The insertion of the words "if needed" into the guidance on future policy moves has led markets to believe the bank might want to wait a while and observe the impact of the 75 basis point reduction to the cash rate already announced thus far this year before moving again, which put in doubt an anticipated November cut to the cash rate.
Above: New Zealand Dollar performance Vs G10 rivals on Wednesday.
Pricing in the overnight-index-swap market had implied on Tuesday, a November 13 cash rate of 0.77%, suggesting investors saw a very high probability of a rate cut to 0.75% being announced following the RBNZ meeting on that day but by Wednesday morning the implied rate had risen to 0.80%. And some say it could rise even further still over the coming weeks, helping to lift the New Zealand Dollar in the process.
Changes in rates are normally made in relation to the outlook for inflation, which is sensitive to economic growth, but impact currencies because of the influence they have over capital flows and decisions of short-term speculators. Capital flows tend to move in the direction of the most advantageous or improving returns, with a threat of lower rates normally seeing investors driven out of and deterred away from a currency. Rising rates have the opposite effect.
Above: NZD/USD rate shown at daily intervals.
New Zealand's growth was already expected to slow over the coming years when the U.S. trade war with China flared in 2018, although it's slowed at an accelerated pace since then in part because of the impact the conflict has had on the world's second largest economy. China is the biggest buyer of New Zealand's agricultural exports but the ongoing tariff fight has put pressure on the Chinese currency, raised the cost of imports and crimped the purchasing power of consumers. That's hit Kiwi export prices.
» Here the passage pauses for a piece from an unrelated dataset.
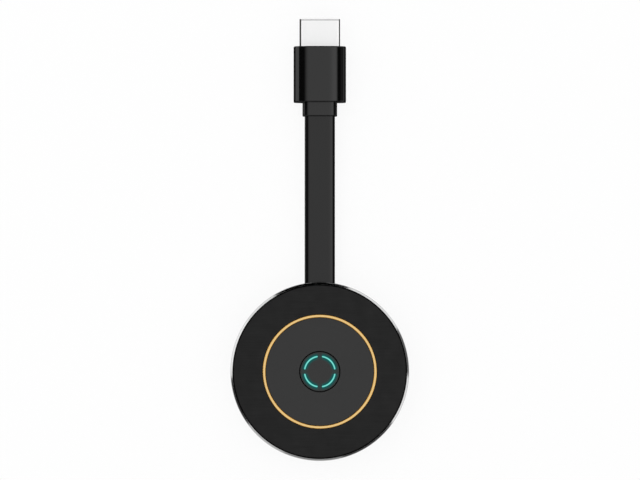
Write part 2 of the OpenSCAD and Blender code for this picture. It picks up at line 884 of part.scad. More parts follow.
// Collar of the side wall: a neck in both shells' hole, with a flange behind it
module cable_grommet() {
    flange_w = grommet_w + 2 * grommet_flange;
    flange_h = grommet_t + 2 * grommet_flange;
    color([0.06, 0.06, 0.06]) difference() {
        union() {
            intersection() {
                bar_along_y(grommet_w, grommet_t, grommet_corner_r, grommet_back_y, disc_r, cable_z);
                cylinder(r = wall_r, h = disc_h);
            }
            bar_along_y(flange_w, flange_h, grommet_corner_r, grommet_back_y, grommet_flange_t, cable_z);
        }
        bar_along_y(cable_w + 2 * fit, cable_t + 2 * fit, cable_edge_r + fit, grommet_back_y - cut,
            disc_r, cable_z);
    }
}

// Flat conductors between the cable's stripped end and the board's pads
module board_wires() {
    bend_y = cable_start_y - wire_slope;
    pad_y = bend_y - wire_flat;
    pitch = cable_w * wire_spread_share / wire_count;
    color([0.75, 0.3, 0.2]) for (i = [0 : wire_count - 1])
        translate([(i - (wire_count - 1) / 2) * pitch - wire_w / 2, 0, 0])
        rotate([90, 0, 90]) linear_extrude(wire_w) polygon([
            [cable_start_y, cable_z - wire_t / 2],
            [cable_start_y, cable_z + wire_t / 2],
            [bend_y, board_top_z + wire_t],
            [pad_y, board_top_z + wire_t],
            [pad_y, board_top_z],
            [bend_y, board_top_z]
        ]);
}

module flat_cable() {
    color([0.15, 0.15, 0.155])
        bar_along_y(cable_w, cable_t, cable_edge_r, cable_start_y, cable_end_y - cable_start_y, cable_z);
}

module cable_slot(y, length) {
    bar_along_y(cable_w + 2 * fit, cable_t + 2 * fit, cable_edge_r + fit, y, length, cable_z);
}

module plug_boot() {
    color([0.1, 0.1, 0.105]) difference() {
        union() {
            soft_bar(boot_w, boot_t, boot_edge_r, boot_y, boot_len + plug_rear_t, cable_z, boot_end_r);
            bar_along_y(boot_w + 2 * boot_flange_rise, boot_t + 2 * boot_flange_rise, boot_edge_r,
                plug_y + plug_rear_t, boot_flange_t, cable_z);
        }
        cable_slot(boot_y - cut, boot_len + plug_rear_t + boot_flange_t + 2 * cut);
    }
}

module plug_housing() {
    color([0.08, 0.08, 0.085]) difference() {
        soft_bar(plug_w, plug_t, plug_edge_r, plug_y, plug_len, cable_z, plug_end_r);
        bar_along_y(core_w, core_t, core_edge_r, plug_y + plug_rear_t,
            core_end_y - plug_y - plug_rear_t, cable_z);
        bar_along_y(boot_w + 2 * fit, boot_t + 2 * fit, boot_edge_r + fit,
            plug_y - cut, plug_rear_t + 2 * cut, cable_z);
        along_y(core_end_y - cut, plug_front_t + 2 * cut, cable_z)
            polygon(rounded(drawn_in(shell_outline(), -fit), shell_corner_r + fit));
    }
}

// Inner moulding of the plug, hollow where the wires are soldered
module plug_core() {
    color([0.85, 0.85, 0.82]) difference() {
        bar_along_y(core_w - 2 * fit, core_t - 2 * fit, core_edge_r - fit,
            core_y, core_end_y - core_y, cable_z);
        cable_slot(core_y - cut, core_rear_t + 2 * cut);
        bar_along_y(slot_w, cable_t, cable_edge_r, core_y + core_rear_t, shell_y - core_y, cable_z);
        along_y(shell_y, shell_in, cable_z)
            polygon(rounded(drawn_in(shell_outline(), -fit), shell_corner_r + fit));
    }
}

// Flat conductors that rise from the cable's end onto the tails of the upper contacts
module plug_wires() {
    tail_z = cable_z + slot_t / 2;
    color([0.75, 0.3, 0.2]) for (i = [0 : wire_count - 1])
        translate([(i - (wire_count - 1) / 2) * contact_pitch - wire_w / 2, 0, 0])
            rotate([90, 0, 90]) linear_extrude(wire_w) polygon([
                [cable_end_y, cable_z - wire_t / 2],
                [cable_end_y, cable_z + wire_t / 2],
                [tail_y, tail_z + wire_t],
                [tail_y + wire_lap, tail_z + wire_t],
                [tail_y + wire_lap, tail_z],
                [tail_y, tail_z]
            ]);
}

function shell_outline() = keyed(shell_w, shell_low_w, shell_h, shell_side_h);

module plug_shell() {
    color([0.85, 0.85, 0.86]) difference() {
        along_y(shell_y, tip_y - shell_y, cable_z) difference() {
            polygon(rounded(shell_outline(), shell_corner_r));
            polygon(rounded(drawn_in(shell_outline(), shell_t), shell_corner_r - shell_t));
        }
        for (side = [-1, 1])
            translate([side * latch_x - latch_w / 2, tip_y - latch_back - latch_len, cable_z - shell_h])
                cube([latch_w, latch_len, shell_h]);
        translate([-seam_w / 2, shell_y - cut, cable_z - shell_h])
            cube([seam_w, tip_y - shell_y + 2 * cut, shell_h]);
    }
}

// The plug's contacts: one row above the slot and one below, half a pitch apart
module contact_rows(play) {
    for (row = [1, -1]) {
        count = row > 0 ? upper_contact_count : lower_contact_count;
        low_z = row > 0 ? cable_z + slot_t / 2 - contact_t : cable_z - slot_t / 2;
        for (i = [0 : count - 1])
            translate([(i - (count - 1) / 2) * contact_pitch - contact_w / 2 - play, tail_y, low_z - play])
                cube([contact_w + 2 * play, tip_y - contact_recess - tail_y + play, contact_t + 2 * play]);
    }
}

module plug_insulator() {
    color([0.1, 0.1, 0.1]) difference() {
        along_y(insulator_y, insulator_end_y - insulator_y, cable_z)
            polygon(rounded(drawn_in(shell_outline(), shell_t + fit), shell_corner_r - shell_t));
        translate([-slot_w / 2, insulator_end_y - slot_deep, cable_z - slot_t / 2])
            cube([slot_w, slot_deep + cut, slot_t]);
        contact_rows(contact_fit);
    }
}

module plug_contacts() {
    color([0.92, 0.76, 0.38]) contact_rows(0);
}

rear_cover();
front_shell();
rim_ring();
face_ring();
accent_ring();
centre_panel();
button_cap();
light_guide();
switch_plunger();
switch_dome();
switch_body();
circuit_board();
processor();
thermal_pad();
heat_sink();
memory_chips();
flash_chip();
wireless_module();
wireless_shield();
antennas();
crystal();
power_inductors();
capacitors();
indicator_lamps();
socket_shell();
socket_tongue();
socket_contacts();
case_screws();
cable_grommet();
board_wires();
flat_cable();
plug_boot();
plug_housing();
plug_core();
plug_wires();
plug_shell();
plug_insulator();
plug_contacts();
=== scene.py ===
import json
import logging
import math
from dataclasses import dataclass
from enum import Enum
from typing import Any, Callable, Optional, Union

import bmesh
import bpy
from mathutils import Matrix, Vector


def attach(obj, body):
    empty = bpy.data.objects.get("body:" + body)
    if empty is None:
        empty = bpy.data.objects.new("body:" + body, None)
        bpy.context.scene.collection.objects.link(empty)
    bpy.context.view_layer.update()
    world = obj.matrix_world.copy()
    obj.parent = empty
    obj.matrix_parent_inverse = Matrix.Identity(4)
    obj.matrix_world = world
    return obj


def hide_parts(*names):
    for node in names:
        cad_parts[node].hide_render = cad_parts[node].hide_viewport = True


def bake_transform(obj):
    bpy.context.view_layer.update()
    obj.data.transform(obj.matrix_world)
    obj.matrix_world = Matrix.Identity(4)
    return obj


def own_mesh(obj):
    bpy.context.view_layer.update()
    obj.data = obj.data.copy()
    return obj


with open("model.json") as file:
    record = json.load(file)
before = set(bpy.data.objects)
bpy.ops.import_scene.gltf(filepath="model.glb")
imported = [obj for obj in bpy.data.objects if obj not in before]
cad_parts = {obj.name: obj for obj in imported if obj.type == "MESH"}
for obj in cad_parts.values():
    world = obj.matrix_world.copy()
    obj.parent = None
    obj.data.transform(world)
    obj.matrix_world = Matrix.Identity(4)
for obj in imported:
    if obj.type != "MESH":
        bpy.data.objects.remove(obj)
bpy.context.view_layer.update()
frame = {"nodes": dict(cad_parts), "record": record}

logging.basicConfig(level=logging.INFO, format="%(message)s")
log = logging.getLogger("dongle")

MM = 0.001
CAD_MERGE = 0.0005 * MM
SEAM_MERGE = 0.0001 * MM

Colour = tuple[float, float, float]
Point = tuple[float, float, float]
Pair = tuple[float, float]
Number = Union["Num", float]
Mesh = bmesh.types.BMesh
Piece = bpy.types.Object
Socket = bpy.types.NodeSocket

WHITE: Colour = (1.0, 1.0, 1.0)


def paint(red: int, green: int, blue: int) -> Colour:
    """Turns a colour as a screen shows it into the linear values that a shader takes.

    Args:
        red: red, from 0 to 255.
        green: green, from 0 to 255.
        blue: blue, from 0 to 255.

    Returns:
        The three linear values.
    """
    def linear(value: int) -> float:
        """Undoes the screen's curve for one channel."""
        share = value / 255
        return share / 12.92 if share <= 0.04045 else ((share + 0.055) / 1.055) ** 2.4

    return linear(red), linear(green), linear(blue)


def grey(level: int) -> Colour:
    """The linear values of a neutral grey as a screen shows it."""
    return paint(level, level, level)


class Body(Enum):
    """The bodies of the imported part."""

    RECEIVER = "receiver"
    BUTTON = "button"
    CABLE = "cable"
    PLUG = "plug"


class Grain(Enum):
    """How a fine texture runs over a surface."""

    EVEN = "even"
    ALONG_X = "along_x"
    ALONG_Y = "along_y"
    ROUND_Z = "round_z"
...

"By itself the statement suggests that a November cut isn’t a dead certainty, with a lingering possibility that an improved environment could see the RBNZ hold fire. We still see a November OCR cut as the highly likely outcome, and have a list of several catalysts that could trigger follow-up action next year. Importantly, we expect growth will fall short of the RBNZ’s August forecast," says Nick Tuffley, chief economist at ASB Bank.
The RBNZ's reluctance to validate market bets on further rate cuts up ahead sent the Pound-to-New-Zealand-Dollar rate 0.52% lower on Wednesday, in a move that had been tipped by analysts at TD Securities, who late last week identified the British currency as being vulnerable to a downward correction and the Kiwi unit as one that was overdue some respite from the selling pressures that had helped lift the Pound-to-Kiwi rate by 3% throughout September. Brexit remains the key driver of Pound Sterling.
"We continue to look for a November rate cut, but think some of the recent weakness in NZD can unwind further near-term. Specifically, we see mounting downside risks to GBPNZD as we highlight above that sterling looks rather vulnerable against a wide swath of currencies," says Ned Rumpeltin, European head of FX strategy at TD. "The "double-top" YTD rejection of a "2" handle combined with a recently-overbought RSI adds technical merit to our fundamental views. We think a further decline to test support around 1.9415 appears to offer an attractive risk-reward opportunity."
Above: Pound-to-New-Zealand-Dollar rate shown at daily intervals.